--- BEGIN Data segment ---
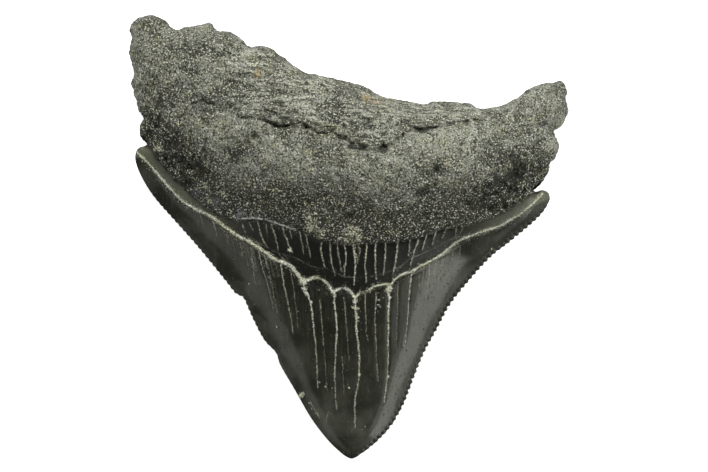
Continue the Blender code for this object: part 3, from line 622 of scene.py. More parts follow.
BOURLETTE_CRACKS = [
    (0.7, 1.2, [(-105, 13), (-103, 5)]), (0.7, 1.2, [(-98, 14), (-95, 7)]),
    (0.85, 1.3, [(-90, 15), (-86, -1), (-80, -11)]), (0.7, 1.2, [(-82, 12), (-80, 2)]),
    (0.9, 1.3, [(-76, 13), (-72, -1), (-69, -13)]), (0.9, 1.4, [(-65, 9), (-61, -3), (-56, -15)]),
    (0.7, 1.2, [(-58, 9), (-56, -1)]), (0.8, 1.3, [(-48, 5), (-44, -18)]),
    (0.85, 1.3, [(-42, 4), (-37, -21)]), (0.9, 1.4, [(-26, -5), (-27, -14), (-23, -31)]),
    (0.9, 1.4, [(-18, -5), (-17, -22), (-13, -38)]), (0.8, 1.2, [(-11, -5), (-9, -20), (-7, -33)]),
    (0.9, 1.4, [(-4, -6), (-2, -20), (-4, -38)]), (1.0, 1.5, [(5, -6), (7, -25), (6, -48)]),
    (0.7, 1.2, [(10, -6), (12, -14), (9, -25)]), (0.95, 1.5, [(19, -5), (17, -25), (18, -45)]),
    (0.9, 1.4, [(28, -4), (27, -20), (28, -43)]), (0.9, 1.4, [(37, -6), (37, -22), (35, -38)]),
    (0.95, 1.6, [(50, -1), (48, -20), (45, -38)]), (0.7, 1.2, [(62, -1), (60, -18)]),
    (0.9, 1.4, [(70, -3), (66, -15), (63, -27)]), (0.85, 1.3, [(79, 5), (74, -13)]),
    (0.8, 1.3, [(89, 11), (84, -8)]), (0.75, 1.2, [(98, 9), (94, -1)]), (0.7, 1.2, [(108, 11), (107, 2)]),
    (0.65, 1.2, [(116, 13), (112, 5)]), (0.6, 1.2, [(123, 17), (120, 11)]),
]
NECK_LINE = [(-210, 84), (-203, 77), (-196, 70), (-188, 60), (-178, 49), (-168, 38), (-158, 31), (-143, 24),
             (-133, 18), (-120, 8), (-108, 0), (-98, -5), (-86, -13), (-73, -22), (-63, -26), (-55, -31),
             (-49, -39), (-44, -44), (-39, -42), (-32, -40), (-25, -43), (-19, -48), (-15, -55), (-10, -52),
             (-3, -51), (2, -54), (7, -60), (12, -56), (19, -54), (27, -49), (37, -47), (43, -47),
             (47, -42), (54, -37), (64, -34), (72, -29), (84, -23), (94, -17), (102, -10), (112, -3), (127, 3),
             (142, 8), (152, 11), (162, 17), (172, 23), (182, 31), (190, 39), (194, 43)]
UPPER_LINE = [(-98, 0), (-84, -8), (-70, -16), (-52, -21), (-36, -29), (-18, -33), (0, -40), (30, -38),
              (52, -29), (64, -21), (82, -13), (96, -6), (110, 2)]
CRUMBLY_RIM = [(-112, 19), (-106, 18), (-96, 19), (-84, 18), (-71, 14), (-60, 10), (-52, 7)]
# Where minerals piled up, as (x, y, radius, strength).
NODULES = [
    (-45, -44, 5.0, 0.9), (-43, -52, 4.0, 0.8), (41, -52, 4.5, 0.8), (43, -50, 4.0, 0.7),
    (7, -64, 3.5, 0.8), (-58, -13, 3.5, 0.9), (-13, -58, 3.5, 0.7), (11, -137, 2.0, 1.0),
    (40, -140, 2.0, 1.0), (-50, -74, 1.1, 1.0), (-72, -90, 1.0, 0.9), (-28, -145, 1.0, 0.8),
    (1, -150, 1.1, 1.0), (-100, -47, 1.2, 0.8), (30, -68, 1.8, 0.8), (30, -74, 1.2, 0.7),
    (-18, -164, 1.2, 0.6), (144, -12, 1.8, 0.9), (-47, -158, 4.4, 0.8), (-22, -149, 2.0, 0.6),
    (-16, -151, 1.8, 0.6), (18, -189, 1.8, 0.6), (14, -193, 1.2, 0.5), (-40, -166, 0.9, 0.9),
    (-37, -171, 0.9, 0.9), (-32, -176, 0.9, 0.9), (-41, -172, 0.8, 0.8), (31, -62, 1.4, 0.7),
    (-30, -52, 1.8, 0.6), (35, -60, 1.6, 0.6), (4, -70, 2.4, 0.7), (10, -84, 2.2, 0.6),
    (8, -72, 2.8, 0.75), (9, -80, 2.4, 0.7), (9, -94, 2.2, 0.65), (-13, -66, 2.4, 0.75),
    (-12, -78, 2.2, 0.7), (-41, -57, 2.8, 0.8), (-38, -65, 2.4, 0.75), (-37, -74, 2.0, 0.6),
    (42, -60, 2.6, 0.75), (40, -70, 2.0, 0.65), (-12, -90, 1.8, 0.6), (40, -84, 1.6, 0.6),
    (30, -56, 2.0, 0.6), (32, -70, 2.4, 0.7), (-29, -60, 1.6, 0.55),
]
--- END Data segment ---
_Set problem:_ Restate the data above exactly, keeping each word as it stands.

_Solved exercise:_
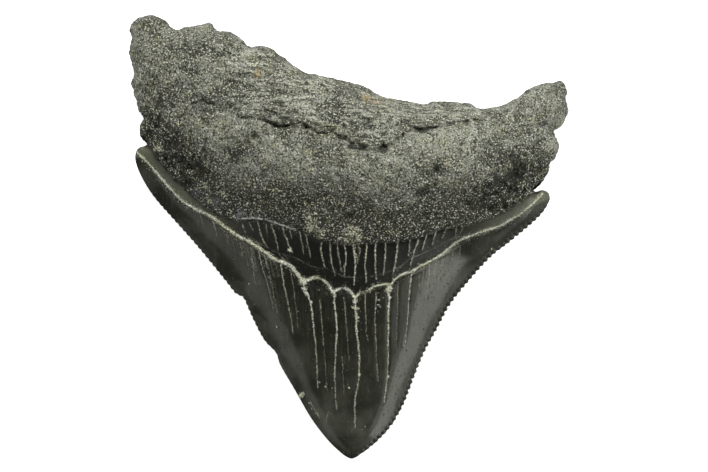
Continue the Blender code for this object: part 3, from line 622 of scene.py. More parts follow.
BOURLETTE_CRACKS = [
    (0.7, 1.2, [(-105, 13), (-103, 5)]), (0.7, 1.2, [(-98, 14), (-95, 7)]),
    (0.85, 1.3, [(-90, 15), (-86, -1), (-80, -11)]), (0.7, 1.2, [(-82, 12), (-80, 2)]),
    (0.9, 1.3, [(-76, 13), (-72, -1), (-69, -13)]), (0.9, 1.4, [(-65, 9), (-61, -3), (-56, -15)]),
    (0.7, 1.2, [(-58, 9), (-56, -1)]), (0.8, 1.3, [(-48, 5), (-44, -18)]),
    (0.85, 1.3, [(-42, 4), (-37, -21)]), (0.9, 1.4, [(-26, -5), (-27, -14), (-23, -31)]),
    (0.9, 1.4, [(-18, -5), (-17, -22), (-13, -38)]), (0.8, 1.2, [(-11, -5), (-9, -20), (-7, -33)]),
    (0.9, 1.4, [(-4, -6), (-2, -20), (-4, -38)]), (1.0, 1.5, [(5, -6), (7, -25), (6, -48)]),
    (0.7, 1.2, [(10, -6), (12, -14), (9, -25)]), (0.95, 1.5, [(19, -5), (17, -25), (18, -45)]),
    (0.9, 1.4, [(28, -4), (27, -20), (28, -43)]), (0.9, 1.4, [(37, -6), (37, -22), (35, -38)]),
    (0.95, 1.6, [(50, -1), (48, -20), (45, -38)]), (0.7, 1.2, [(62, -1), (60, -18)]),
    (0.9, 1.4, [(70, -3), (66, -15), (63, -27)]), (0.85, 1.3, [(79, 5), (74, -13)]),
    (0.8, 1.3, [(89, 11), (84, -8)]), (0.75, 1.2, [(98, 9), (94, -1)]), (0.7, 1.2, [(108, 11), (107, 2)]),
    (0.65, 1.2, [(116, 13), (112, 5)]), (0.6, 1.2, [(123, 17), (120, 11)]),
]
NECK_LINE = [(-210, 84), (-203, 77), (-196, 70), (-188, 60), (-178, 49), (-168, 38), (-158, 31), (-143, 24),
             (-133, 18), (-120, 8), (-108, 0), (-98, -5), (-86, -13), (-73, -22), (-63, -26), (-55, -31),
             (-49, -39), (-44, -44), (-39, -42), (-32, -40), (-25, -43), (-19, -48), (-15, -55), (-10, -52),
             (-3, -51), (2, -54), (7, -60), (12, -56), (19, -54), (27, -49), (37, -47), (43, -47),
             (47, -42), (54, -37), (64, -34), (72, -29), (84, -23), (94, -17), (102, -10), (112, -3), (127, 3),
             (142, 8), (152, 11), (162, 17), (172, 23), (182, 31), (190, 39), (194, 43)]
UPPER_LINE = [(-98, 0), (-84, -8), (-70, -16), (-52, -21), (-36, -29), (-18, -33), (0, -40), (30, -38),
              (52, -29), (64, -21), (82, -13), (96, -6), (110, 2)]
CRUMBLY_RIM = [(-112, 19), (-106, 18), (-96, 19), (-84, 18), (-71, 14), (-60, 10), (-52, 7)]
# Where minerals piled up, as (x, y, radius, strength).
NODULES = [
    (-45, -44, 5.0, 0.9), (-43, -52, 4.0, 0.8), (41, -52, 4.5, 0.8), (43, -50, 4.0, 0.7),
    (7, -64, 3.5, 0.8), (-58, -13, 3.5, 0.9), (-13, -58, 3.5, 0.7), (11, -137, 2.0, 1.0),
    (40, -140, 2.0, 1.0), (-50, -74, 1.1, 1.0), (-72, -90, 1.0, 0.9), (-28, -145, 1.0, 0.8),
    (1, -150, 1.1, 1.0), (-100, -47, 1.2, 0.8), (30, -68, 1.8, 0.8), (30, -74, 1.2, 0.7),
    (-18, -164, 1.2, 0.6), (144, -12, 1.8, 0.9), (-47, -158, 4.4, 0.8), (-22, -149, 2.0, 0.6),
    (-16, -151, 1.8, 0.6), (18, -189, 1.8, 0.6), (14, -193, 1.2, 0.5), (-40, -166, 0.9, 0.9),
    (-37, -171, 0.9, 0.9), (-32, -176, 0.9, 0.9), (-41, -172, 0.8, 0.8), (31, -62, 1.4, 0.7),
    (-30, -52, 1.8, 0.6), (35, -60, 1.6, 0.6), (4, -70, 2.4, 0.7), (10, -84, 2.2, 0.6),
    (8, -72, 2.8, 0.75), (9, -80, 2.4, 0.7), (9, -94, 2.2, 0.65), (-13, -66, 2.4, 0.75),
    (-12, -78, 2.2, 0.7), (-41, -57, 2.8, 0.8), (-38, -65, 2.4, 0.75), (-37, -74, 2.0, 0.6),
    (42, -60, 2.6, 0.75), (40, -70, 2.0, 0.65), (-12, -90, 1.8, 0.6), (40, -84, 1.6, 0.6),
    (30, -56, 2.0, 0.6), (32, -70, 2.4, 0.7), (-29, -60, 1.6, 0.55),
]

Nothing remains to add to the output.